Now what is the cause of all this, and how is it to be accounted for? Unbelievers may have many explanations to give, and they may be ingenious ones. I have but one, and it is a simple one. It is, that their crucified Master rose from the dead as they have told us he did; that he instructed them as they have told us he did; and that the Holy Spirit, the Comforter, was sent from the Father, according to his promise, to enlighten and sustain them. In short, I consider the conduct of the apostles, at and after the death of Jesus, as perhaps the strongest proof of the reality of his glorious resurrection. If he rose from the dead and appeared to them, and instructed and confirmed them, I can account for the sudden change in their characters, and for their subsequent knowledge and perseverance and boldness and success. If he rose not from

the dead, I cannot account for those things; and the whole subject remains to me a deep historical mystery.

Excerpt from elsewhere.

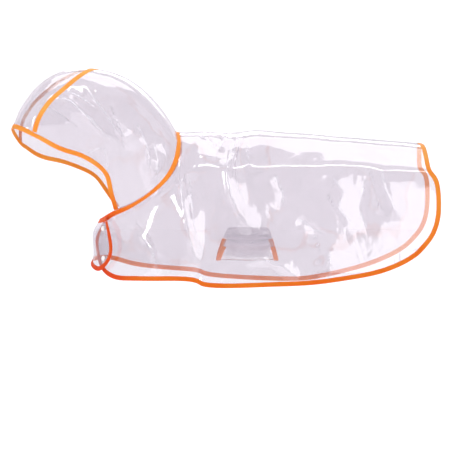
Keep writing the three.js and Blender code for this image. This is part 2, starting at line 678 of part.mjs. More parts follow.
// Belly strap: laid inside both side panels at its ends and slung between them
const strapSections = [
  { frontX: 54, rearX: 142, y: 127, z: -203, inset: 2.1 },
  { frontX: 49, rearX: 146, y: 127, z: -216, inset: 2.6 },
  { frontX: 44, rearX: 149, y: 124, z: -226, inset: 6 },
  { frontX: 37, rearX: 154, y: 100, z: -244, inset: 0 },
  { frontX: 33, rearX: 157, y: 62, z: -256, inset: 0 },
  { frontX: 32, rearX: 158, y: 22, z: -262, inset: 0 }
]
const strapColumns = 4
const strapSteps = 18
function strapGrid() {
  const lines = []
  for (let c = 0; c <= strapColumns; c++) {
    const share = c / strapColumns
    const knots = (side) => strapSections.map((section) => {
      const x = section.frontX + (section.rearX - section.frontX) * share
      const point = vector(x, section.y * side, section.z)
      if (section.inset === 0) return point
      const panel = side < 0 ? nearGrid : farGrid
      const normals = gridNormals(panel)
      const under = nearestOn(panel, normals, point)
      const inwards = under.normal.y * side > 0 ? -1 : 1
      return under.point.addScaledVector(under.normal, inwards * section.inset)
    })
    lines.push(evenPoints(curveThrough([...knots(-1), ...knots(1).reverse()]), strapSteps))
  }
  return trimRight(trimLeft(transpose(lines), 0, foldDepth), 0, foldDepth)
}
const strapRows = strapGrid()
const strapNormals = gridNormals(strapRows)
const strapEdge = (column, inside, slant) => shorten(strapRows.map((_, i) =>
  edgePlace(strapRows, strapNormals, [i, column], [i, inside], slant)), strapTapeStart, strapTapeStart)

// Snap: a domed cap outside the far front, a stud between the fronts and a back inside the near
// one. The three clearances keep each flat piece off the curved film.
const snaps = [
  { name: 'snap_upper', x: -198, y: -38, z: -196, capClear: 1.6, studClear: 1.2, backClear: 0.6 },
  { name: 'snap_lower', x: -189, y: -47, z: -256, capClear: 0.7, studClear: 0.9, backClear: 0.6 }
]
function disc(name, radius, thickness, dome, middle, axis) {
  const corner = 0.5
  const profile = [[0, 0], [radius - corner, 0], [radius, corner], [radius, thickness - corner],
    [radius - corner, thickness], [radius * 0.5, thickness + dome * 0.7], [0, thickness + dome]]
  const points = profile.map(([r, h]) => new THREE.Vector2(r, h))
  const mesh = new THREE.Mesh(new THREE.LatheGeometry(points, 16), whitePlastic)
  mesh.name = name
  mesh.position.copy(middle)
  mesh.quaternion.setFromUnitVectors(vector(0, 1, 0), axis)
  return mesh
}
function snap({ name, x, y, z, capClear, studClear, backClear }) {
  const over = nearestOn(farFront, farFrontNormals, vector(x, y, z))
  const at = (height) => over.point.clone().addScaledVector(over.normal, height)
  const under = nearestOn(nearFront, nearFrontNormals, at(-lap))
  const inwards = under.normal.clone().negate()
  const below = under.point.clone().sub(over.point).dot(over.normal)
  const studHeight = -below - film - 2 * studClear
  return [
    disc(`${name}_cap`, snapRadius, snapPlate, 0.8, at(film / 2 + capClear), over.normal),
    disc(`${name}_stud`, snapRadius - 1, studHeight, 0, at(below + film / 2 + studClear), over.normal),
    disc(`${name}_back`, snapRadius, snapPlate, 0, under.point.addScaledVector(inwards, film / 2 + backClear), inwards)
  ]
}

const neckTapeReach = seamHalf + gap + tapeRoom
const crownTapeReach = foldDepth + gap + tapeRoom
const group = new THREE.Group()
group.add(wall('body_panel', bodyRows, bodyNormals, film, clearFilm))
group.add(wall('hood_left', leftRows, leftNormals, film, clearFilm))
group.add(wall('hood_right', rightRows, rightNormals, film, clearFilm))
group.add(wall('hood_crown', crownPanel, crownNormals, film, clearFilm))
group.add(wall('belly_strap', strapRows, strapNormals, film, clearFilm))
group.add(foldedTape('hem_binding', shorten(hemPlaces(), neckTapeReach, neckTapeReach), orangeTape))
group.add(foldedTape('face_binding', shorten(facePlaces(), neckTapeReach, neckTapeReach), orangeTape))
group.add(seamTape('neck_binding', neckPlaces(), orangeTape))
for (const [side, name] of [[-1, 'crown_binding_left'], [1, 'crown_binding_right']]) {
  group.add(seamTape(name, shorten(crownPlacesAlong(side), crownTapeTop, crownTapeReach), orangeTape))
}
group.add(foldedTape('belly_binding_front', strapEdge(0, 1, 'outwards'), orangeTape))
group.add(foldedTape('belly_binding_rear', strapEdge(-1, -2, 'inwards'), orangeTape))
for (const closure of snaps) group.add(...snap(closure))

export default group
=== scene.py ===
# Clear film raincoat for a dog, worn: creased film panels, bias tape, stitching and snaps.
import math
import bmesh
import bpy
from mathutils import Matrix, Vector, noise
from mathutils.bvhtree import BVHTree
from mathutils.kdtree import KDTree


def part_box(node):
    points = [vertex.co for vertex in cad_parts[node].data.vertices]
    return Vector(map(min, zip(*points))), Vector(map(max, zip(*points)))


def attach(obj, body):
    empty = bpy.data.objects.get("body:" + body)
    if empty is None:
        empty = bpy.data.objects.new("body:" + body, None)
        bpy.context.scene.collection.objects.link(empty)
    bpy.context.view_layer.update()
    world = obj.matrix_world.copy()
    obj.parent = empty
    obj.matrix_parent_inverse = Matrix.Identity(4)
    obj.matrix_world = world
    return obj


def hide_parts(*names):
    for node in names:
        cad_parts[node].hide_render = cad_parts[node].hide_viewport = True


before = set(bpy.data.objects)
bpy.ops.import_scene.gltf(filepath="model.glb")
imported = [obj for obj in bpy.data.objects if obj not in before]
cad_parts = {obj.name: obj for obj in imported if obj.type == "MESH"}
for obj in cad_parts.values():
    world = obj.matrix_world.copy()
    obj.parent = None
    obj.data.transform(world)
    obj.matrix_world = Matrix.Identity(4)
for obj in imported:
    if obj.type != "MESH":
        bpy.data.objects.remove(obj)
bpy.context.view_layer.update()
mm = 0.001


def hexToLinear(code):
    channels = []
    for start in (0, 2, 4):
        value = int(code[start:start + 2], 16) / 255
        channels.append(value / 12.92 if value <= 0.04045 else ((value + 0.055) / 1.055) ** 2.4)
    return (*channels, 1.0)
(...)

Simple, honest, excellent men! raised up by Providence for wonderful ends by wonderful means! Your lives, unadorned as they are, and comprehended in a few plain words, are yet alone among the lives of men, -alone in the varieties and contrasts of their fortunes, alone in the multitude and importance of their consequences. We should be senseless if we did not perceive the influence which you have exerted on the character and opinions of mankind. We should be thankless if we did not acknowledge the benefits of that influence, and bless God that we live to know and feel them. And we humbly pray to God, the universal Father, the Source of all excellence and truth, that our fidelity to our common Master may be like yours; that our perseverance in executing his commands may be like yours; and that like yours may be our courage and constancy, if we should ever be called on to sacrifice comfort, worldly consideration, or life itself, to duty, conscience, and faith.